§ WHAT IS REQUIRED
Reproduce each record below exactly as written.

— Begin —

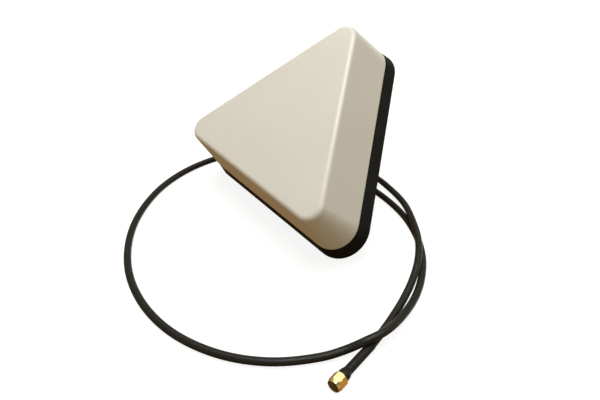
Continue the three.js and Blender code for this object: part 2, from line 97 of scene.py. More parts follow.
# Gland, standing out of the back face.
GLAND_HOLE_RADIUS = 6.3
GLAND_BORE_RADIUS = 2.8
GLAND_LENGTH = 19
GLAND_FLANGE_TOP = -1.8
GLAND_FLANGE_BOTTOM = -6.8
GLAND_FLANGE_CORNERS = 18.4
GLAND_STEM_TOP = TRAY_FLOOR + 5.9
GLAND_THREAD_DEPTH = 0.35
GLAND_LOCKNUT_CORNERS = 19.6
GLAND_LOCKNUT_TOP = TRAY_FLOOR + 5
GLAND_SEAL_RADIUS = 8
GLAND_SEAL_BOTTOM = -1.5
GLAND_BUSH_RADIUS = 4
GLAND_BUSH_TOP = -9.3
GLAND_BUSH_BOTTOM = -13
GLAND_CAP_TOP = -7.1
GLAND_CAP_SEAT = -13.4
GLAND_CAP_BORE = 5.8
GLAND_CAP_RIBS = 18

# Plug, along its own axis.
SLEEVE_LENGTH = 28.5
SLEEVE_RADIUS = 2.75
SLEEVE_FLARE_RADIUS = 3.6
SLEEVE_FLARE_START = 24.8
SLEEVE_MOUTH_RADIUS = 3.2
SLEEVE_BORE = 2.5
FERRULE_BORE = 1.4
FERRULE_RADIUS = 2.9
NUT_START = 28.8
NUT_LENGTH = 7.6
NUT_MOUTH_RADIUS = 3.75
NUT_TAPER = 3.2
NUT_ACROSS_FLATS = 8
NUT_BACK_BORE = 2.6
NUT_THREAD_BORE = 3.25
NUT_THREAD_PITCH = 0.7
NUT_SHOULDER = NUT_START + 1.4
NUT_END = NUT_START + NUT_LENGTH
NUT_MIDDLE = NUT_START + NUT_LENGTH / 2
SHELL_START = NUT_START + 0.2
SHELL_END = NUT_END - 2.6
SHELL_FLOOR = SHELL_START + 3
SHELL_RADIUS = 2.3
SHELL_BORE = 1.85
SHELL_BACK_BORE = 0.8
RING_GROOVE_RADIUS = 1.95
RING_GROOVE_START = SHELL_START + 1.8
RING_GROOVE_END = SHELL_START + 2.6
RING_RADIUS = 2.8
INSULATOR_RADIUS = 1.55
PIN_RADIUS = 0.46

# Cord. The route is the CAD's, in metres, from after the gland's mouth to before the plug.
CORD_DIAMETER = 4.95
CORD_SIDES = 24
CORD_STEPS = 8
CORD_ROUTE = [
    (0, 0.0165, 0.0188), (0.0016, 0.0233, 0.0125), (0.0063, 0.0297, 0.0078),
    (0.014, 0.0348, 0.0049), (0.0255, 0.0379, 0.0032), (0.04, 0.0383, 0.0027),
    (0.058, 0.036, 0.0026), (0.0753, 0.0307, 0.0026), (0.096, 0.0189, 0.0026),
    (0.111, 0.0049, 0.0026), (0.1228, -0.0122, 0.0027), (0.1303, -0.0288, 0.0032),
    (0.1361, -0.0508, 0.0066), (0.1376, -0.0658, 0.0091), (0.1352, -0.0776, 0.0086),
    (0.1302, -0.0887, 0.0043), (0.1242, -0.1024, 0.0028), (0.1088, -0.1266, 0.0027),
    (0.0866, -0.1462, 0.0026), (0.057, -0.1596, 0.0026), (0.024, -0.163, 0.0026),
    (-0.011, -0.1555, 0.0026), (-0.047, -0.1336, 0.0026), (-0.075, -0.0977, 0.0026),
    (-0.086, -0.056, 0.0026), (-0.079, -0.01, 0.0026), (-0.054, 0.0314, 0.0026),
    (-0.018, 0.051, 0.0026), (0.021, 0.0537, 0.0027), (0.0411, 0.0505, 0.003),
    (0.062, 0.0416, 0.0059), (0.08, 0.029, 0.0084), (0.0989, 0.0134, 0.0084),
    (0.111, -0.0016, 0.0069), (0.1193, -0.017, 0.0044), (0.1257, -0.0334, 0.0028),
    (0.1314, -0.0519, 0.0026), (0.1339, -0.0616, 0.0026),
]


# ---- Frames ----

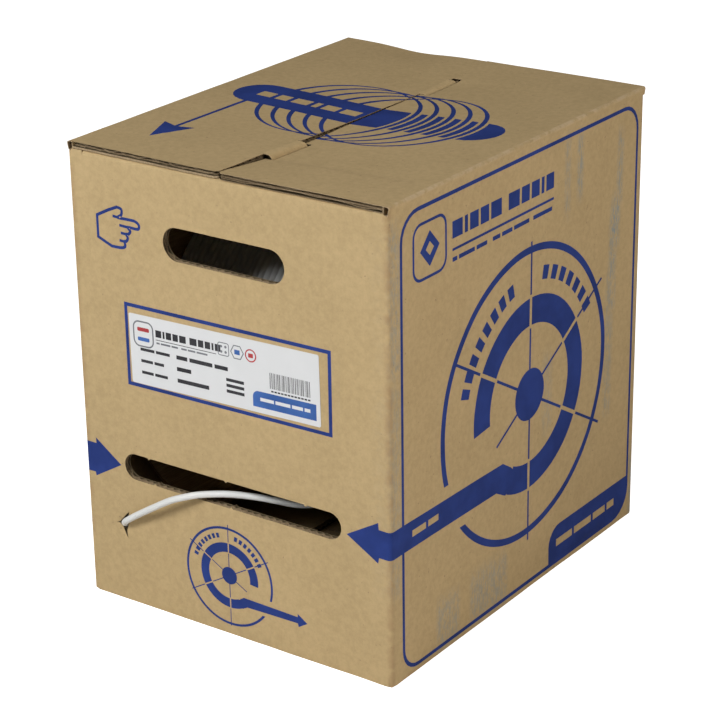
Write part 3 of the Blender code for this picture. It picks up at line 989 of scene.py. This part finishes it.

— End —

§ COMPLETE RESPONSE
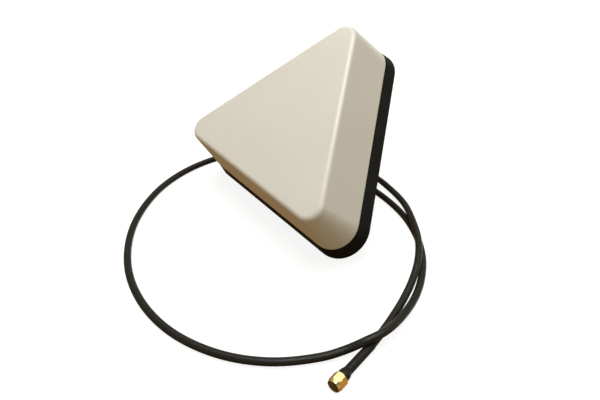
Continue the three.js and Blender code for this object: part 2, from line 97 of scene.py. More parts follow.
# Gland, standing out of the back face.
GLAND_HOLE_RADIUS = 6.3
GLAND_BORE_RADIUS = 2.8
GLAND_LENGTH = 19
GLAND_FLANGE_TOP = -1.8
GLAND_FLANGE_BOTTOM = -6.8
GLAND_FLANGE_CORNERS = 18.4
GLAND_STEM_TOP = TRAY_FLOOR + 5.9
GLAND_THREAD_DEPTH = 0.35
GLAND_LOCKNUT_CORNERS = 19.6
GLAND_LOCKNUT_TOP = TRAY_FLOOR + 5
GLAND_SEAL_RADIUS = 8
GLAND_SEAL_BOTTOM = -1.5
GLAND_BUSH_RADIUS = 4
GLAND_BUSH_TOP = -9.3
GLAND_BUSH_BOTTOM = -13
GLAND_CAP_TOP = -7.1
GLAND_CAP_SEAT = -13.4
GLAND_CAP_BORE = 5.8
GLAND_CAP_RIBS = 18

# Plug, along its own axis.
SLEEVE_LENGTH = 28.5
SLEEVE_RADIUS = 2.75
SLEEVE_FLARE_RADIUS = 3.6
SLEEVE_FLARE_START = 24.8
SLEEVE_MOUTH_RADIUS = 3.2
SLEEVE_BORE = 2.5
FERRULE_BORE = 1.4
FERRULE_RADIUS = 2.9
NUT_START = 28.8
NUT_LENGTH = 7.6
NUT_MOUTH_RADIUS = 3.75
NUT_TAPER = 3.2
NUT_ACROSS_FLATS = 8
NUT_BACK_BORE = 2.6
NUT_THREAD_BORE = 3.25
NUT_THREAD_PITCH = 0.7
NUT_SHOULDER = NUT_START + 1.4
NUT_END = NUT_START + NUT_LENGTH
NUT_MIDDLE = NUT_START + NUT_LENGTH / 2
SHELL_START = NUT_START + 0.2
SHELL_END = NUT_END - 2.6
SHELL_FLOOR = SHELL_START + 3
SHELL_RADIUS = 2.3
SHELL_BORE = 1.85
SHELL_BACK_BORE = 0.8
RING_GROOVE_RADIUS = 1.95
RING_GROOVE_START = SHELL_START + 1.8
RING_GROOVE_END = SHELL_START + 2.6
RING_RADIUS = 2.8
INSULATOR_RADIUS = 1.55
PIN_RADIUS = 0.46

# Cord. The route is the CAD's, in metres, from after the gland's mouth to before the plug.
CORD_DIAMETER = 4.95
CORD_SIDES = 24
CORD_STEPS = 8
CORD_ROUTE = [
    (0, 0.0165, 0.0188), (0.0016, 0.0233, 0.0125), (0.0063, 0.0297, 0.0078),
    (0.014, 0.0348, 0.0049), (0.0255, 0.0379, 0.0032), (0.04, 0.0383, 0.0027),
    (0.058, 0.036, 0.0026), (0.0753, 0.0307, 0.0026), (0.096, 0.0189, 0.0026),
    (0.111, 0.0049, 0.0026), (0.1228, -0.0122, 0.0027), (0.1303, -0.0288, 0.0032),
    (0.1361, -0.0508, 0.0066), (0.1376, -0.0658, 0.0091), (0.1352, -0.0776, 0.0086),
    (0.1302, -0.0887, 0.0043), (0.1242, -0.1024, 0.0028), (0.1088, -0.1266, 0.0027),
    (0.0866, -0.1462, 0.0026), (0.057, -0.1596, 0.0026), (0.024, -0.163, 0.0026),
    (-0.011, -0.1555, 0.0026), (-0.047, -0.1336, 0.0026), (-0.075, -0.0977, 0.0026),
    (-0.086, -0.056, 0.0026), (-0.079, -0.01, 0.0026), (-0.054, 0.0314, 0.0026),
    (-0.018, 0.051, 0.0026), (0.021, 0.0537, 0.0027), (0.0411, 0.0505, 0.003),
    (0.062, 0.0416, 0.0059), (0.08, 0.029, 0.0084), (0.0989, 0.0134, 0.0084),
    (0.111, -0.0016, 0.0069), (0.1193, -0.017, 0.0044), (0.1257, -0.0334, 0.0028),
    (0.1314, -0.0519, 0.0026), (0.1339, -0.0616, 0.0026),
]


# ---- Frames ----

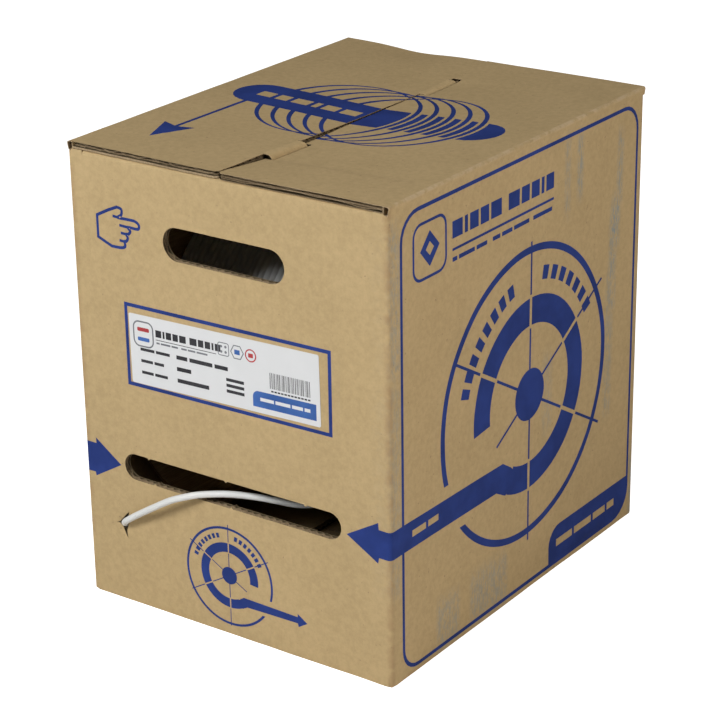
Write part 3 of the Blender code for this picture. It picks up at line 989 of scene.py. This part finishes it.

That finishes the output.